Educational Resources from the IRM

  • Access to educational resources - In addition to the individual avenues for DEI efforts described in the figure above, we strive to make science and educational materials as accessible as possible on a global scale. We view our website as a “global hub” for magnetic application research in the Earth Sciences and compile various types of educational resources.
  • Software - In-house Rock-magnetic processing software that works in conjunction with the IRM database and data stored within is available from our website. Additionally, we compile links to externally-written software that are freely available for download.
  • Short-courses and lecture notes - We make educational material available in the forms of lecture slides and direct links to the IRM YouTube channel for a variety of presentations and discussions from past IRM Conferences.
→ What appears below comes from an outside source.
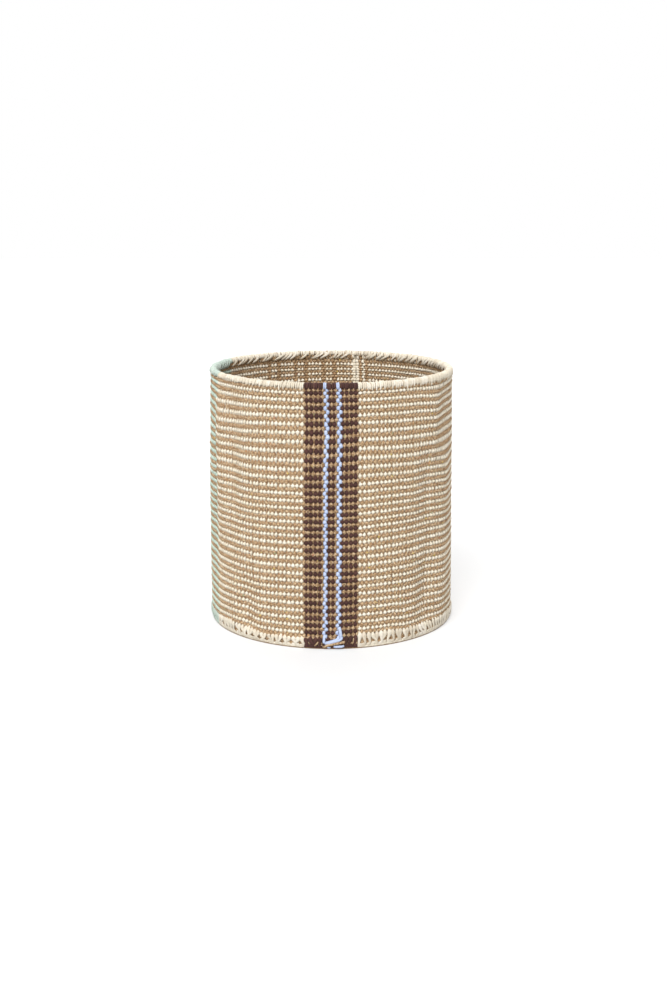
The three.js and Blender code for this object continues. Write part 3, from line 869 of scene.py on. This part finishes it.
# At the band a few strands are drawn across: the right blue line comes down to meet the left one, and
# tan ends pass below it. Each has a half width in mm and a route of columns, mm outward and mm high.
BLUE_STRANDS = (
    ("blue_right_end", 1.6, (
        (1.95, 1.2, 23), (2.1, 2.5, 20), (2.2, 3.0, 17), (2.3, 3.1, 14), (2.35, 2.4, 12),
    )),
    ("blue_crossing_top", 1.5, (
        (1.75, 2.0, 13.4), (1.7, 3.2, 11.6), (1.2, 3.9, 10.2), (0.3, 4.1, 8.9), (-0.6, 3.9, 7.6),
        (-1.2, 2.6, 6.8),
    )),
    ("blue_crossing_low", 1.5, (
        (2.5, 2.0, 13.2), (2.4, 3.2, 11.2), (1.9, 4.0, 9.9), (0.8, 4.2, 8.6), (-0.4, 4.1, 7.2),
        (-1.3, 2.6, 6.2),
    )),
    ("blue_left_end", 1.4, (
        (-1.35, 1.6, 15), (-1.45, 2.6, 12.5), (-1.5, 3.4, 9.8), (-1.5, 3.4, 7.6), (-1.4, 2.4, 6.4),
    )),
    ("blue_low_end", 1.3, ((2.95, 2.2, 3.4), (2.6, 3.9, 3.4), (1.2, 4.1, 3.1), (0.7, 2.4, 3.0))),
    ("blue_low_bit", 0.9, ((-0.1, 2.2, 1.9), (-0.4, 3.9, 2.2), (-0.75, 2.4, 2.2))),
)
TAN_STRANDS = (
    ("tan_crossing", 1.35, (
        (3.2, 2.0, 7.6), (2.8, 3.8, 7.6), (1.6, 4.3, 6.8), (0.4, 4.3, 5.8), (-0.6, 4.1, 4.8),
        (-1.4, 3.7, 3.0), (-1.8, 2, 1.9),
    )),
    ("tan_left_stitch", 0.7, ((-2.7, 2.2, 8.0), (-2.9, 3.9, 7.2), (-3.4, 3.9, 4.4), (-3.6, 2.4, 3.6))),
    ("tan_right_stitch", 0.6, ((5.05, 2.2, 11.0), (5.0, 3.9, 10.0), (4.85, 3.9, 6.6), (4.8, 2.3, 5.6))),
)
STRAND_HALF_THICK = 0.7
STEPS_PER_POINT = 6
ROUNDING_PASSES = 2


def crossing_strand(name, half_width, route, material, slot, *nodes):
    """One smooth strand through the points of a route."""
    corners = np.array(route, float)
    steps = np.linspace(0, len(corners) - 1, STEPS_PER_POINT * len(corners))
    fine = np.stack([np.interp(steps, range(len(corners)), corners[:, i]) for i in range(3)], axis=-1)
    for _ in range(ROUNDING_PASSES):
        fine[1:-1] = (fine[:-2] + fine[1:-1] * 2 + fine[2:]) / 4
    strand = lay_yarns(name, fine[None], half_width, STRAND_HALF_THICK, tint=[0.6], level=True, sides=8)
    dress(strand, material, slot, *nodes)


for name, half_width, route in BLUE_STRANDS:
    crossing_strand(name, half_width, route, BLUE_COTTON, "blue_yarn", *BLUE_BORDERS)
for name, half_width, route in TAN_STRANDS:
    crossing_strand(name, half_width, route, TAN_COTTON, "tan_yarn", "dark_centre_border")


# The base.
# A round of the same cloth lies inside the border, with its warps straight across from front to back.
# Its weft is one flat round here, because the warps hide all but its edge.
BASE_RADIUS = 121.5
BASE_PITCH = 4.2
BASE_PICK = 3.9
BASE_RINGS_PER_PICK = 3
BASE_MIDDLE = 2.2
BASE_WAVE = 0.85
BASE_HALF_THICK = 0.85
BASE_CROSSING = 1.1
BASE_FULLNESS = 0.95
BASE_SIDE_WARPS = 28


def base_warps(name, shift, phase, material, slot):
    """Warps of the base, straight and cut off round. Phase turns their wave, so that partners cross."""
    homes = np.arange(-BASE_SIDE_WARPS, BASE_SIDE_WARPS + 0.5) * BASE_PITCH + shift
    rings = round(2 * BASE_RADIUS / BASE_PICK * BASE_RINGS_PER_PICK)
    piece, yarn, ring, across, through = straight_yarns(name, len(homes), rings)
    home = homes[yarn]
    half_length = np.sqrt(BASE_RADIUS**2 - home**2)
    y = (ring / (rings - 1) * 2 - 1) * half_length
    swing = np.cos(np.pi * y / BASE_PICK + phase)
    x = home + across * (BASE_CROSSING + BASE_FULLNESS * np.abs(swing))
    z = BASE_MIDDLE + BASE_WAVE * swing - through * BASE_HALF_THICK
    points = np.stack([x, y, z], axis=-1) * MM
    settle(piece, points, across, through, y, chance.random(len(homes))[yarn])
    dress(piece, material, slot, "base_disc")


base_warps("base_cream_warps", 0.0, 0.0, CREAM_COTTON, "cream_yarn")
base_warps("base_tan_warps", BASE_PITCH / 2, math.pi, TAN_COTTON, "tan_yarn")

BASE_WEFT_RADIUS = 124.5
BASE_WEFT_THICK = 1.2
base_bm = bmesh.new()
bmesh.ops.create_circle(base_bm, cap_ends=True, segments=128, radius=BASE_WEFT_RADIUS * MM)
lowest = (BASE_MIDDLE - BASE_WEFT_THICK / 2) * MM
bmesh.ops.translate(base_bm, verts=base_bm.verts[:], vec=(0, 0, lowest))
rounds = bmesh.ops.extrude_face_region(base_bm, geom=base_bm.faces[:])
lifted = [v for v in rounds["geom"] if isinstance(v, bmesh.types.BMVert)]
bmesh.ops.translate(base_bm, verts=lifted, vec=(0, 0, BASE_WEFT_THICK * MM))
bmesh.ops.recalc_face_normals(base_bm, faces=base_bm.faces[:])
base_mesh = bpy.data.meshes.new("base_weft")
base_bm.to_mesh(base_mesh)
base_bm.free()
base_weft = bpy.data.objects.new("base_weft", base_mesh)
bpy.context.scene.collection.objects.link(base_weft)
dress(base_weft, WEFT_COTTON, "tan_yarn", "base_disc")


# The studio.
# A pale floor and white background, a wide soft light from above the front, a little from the left, and
# a weaker one from behind. The camera looks down over the rim, from where the outlines fit.
FLOOR_SIZE = 12.0
FLOOR_GLOW = 0.36
SKY_STRENGTH = 0.48
floor_bm = bmesh.new()
bmesh.ops.create_grid(floor_bm, x_segments=1, y_segments=1, size=FLOOR_SIZE / 2)
floor_mesh = bpy.data.meshes.new("floor")
floor_bm.to_mesh(floor_mesh)
floor_bm.free()
floor = bpy.data.objects.new("floor", floor_mesh)
bpy.context.scene.collection.objects.link(floor)


def seen_straight(tree):
    """1 for what the camera sees itself, in a mirror or through glass, and 0 for scattered light."""
    path = node(tree, "LightPath")
    total = path.outputs["Is Camera Ray"]
    for ray in ("Is Glossy Ray", "Is Transmission Ray"):
        total = node(tree, "Math", {"use_clamp": True}, _0=total, _1=path.outputs[ray]).outputs[0]
    return total


# Matt white paper. It glows a little for the camera alone, so it looks white and keeps its shadow.
paper = bpy.data.materials.new("white_paper")
paper.use_nodes = True
paper_tree = paper.node_tree
paper_tree.nodes.clear()
white = node(paper_tree, "BsdfDiffuse", Color=linear("#C8C8C8"))
shown = node(paper_tree, "Math", {"operation": "MULTIPLY"}, _0=seen_straight(paper_tree), _1=FLOOR_GLOW)
glow = node(paper_tree, "Emission", Color=(1, 1, 1, 1), Strength=shown.outputs[0])
both = node(paper_tree, "AddShader", _0=white.outputs[0], _1=glow.outputs[0])
node(paper_tree, "OutputMaterial", Surface=both.outputs[0])
floor.data.materials.append(paper)

world = bpy.data.worlds.new("studio")
bpy.context.scene.world = world
world.use_nodes = True
sky = world.node_tree
sky.nodes.clear()
strength = node(sky, "MapRange", Value=seen_straight(sky), To_Min=SKY_STRENGTH, To_Max=1.0)
backdrop = node(sky, "Background", Color=(1, 1, 1, 1), Strength=strength.outputs[0])
node(sky, "OutputWorld", Surface=backdrop.outputs[0])


def sun(name, azimuth, elevation, softness, strength):
    """An even light from far away, as soft as a lamp that fills this many degrees."""
    lamp = bpy.data.lights.new(name, "SUN")
    lamp.angle = math.radians(softness)
    lamp.energy = strength
    light = bpy.data.objects.new(name, lamp)
    bpy.context.scene.collection.objects.link(light)
    light.rotation_euler = (math.radians(90 - elevation), 0, math.radians(azimuth))


sun("key_light", azimuth=-13, elevation=45, softness=42, strength=2.85)
sun("back_light", azimuth=180, elevation=45, softness=60, strength=1.2)

CAMERA_BACK = 1.4375
CAMERA_SIDE = 0.0022
CAMERA_HEIGHT = 0.4638
CAMERA_TILT = 13.376
CAMERA_LENS = 50.09
camera = bpy.data.objects.new("camera", bpy.data.cameras.new("camera"))
bpy.context.scene.collection.objects.link(camera)
camera.data.lens = CAMERA_LENS
camera.location = (CAMERA_SIDE, -CAMERA_BACK, CAMERA_HEIGHT)
camera.rotation_euler = (math.radians(90 - CAMERA_TILT), 0, 0)
bpy.context.scene.camera = camera
bpy.context.scene.view_settings.view_transform = "Standard"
  • Hitchhiker's guide to Magnetism - An introductory essential-textbook on rock magnetism written by IRM Director Bruce Moskowitz.
  • Other resources - We make available a list of facilities at the University of Minnesota which may prove complementary for conducting research at the IRM, for material characterization or expertise offered. We also list links to databases curated and hosted outside of the IRM, as well as freely available educational materials provided by others.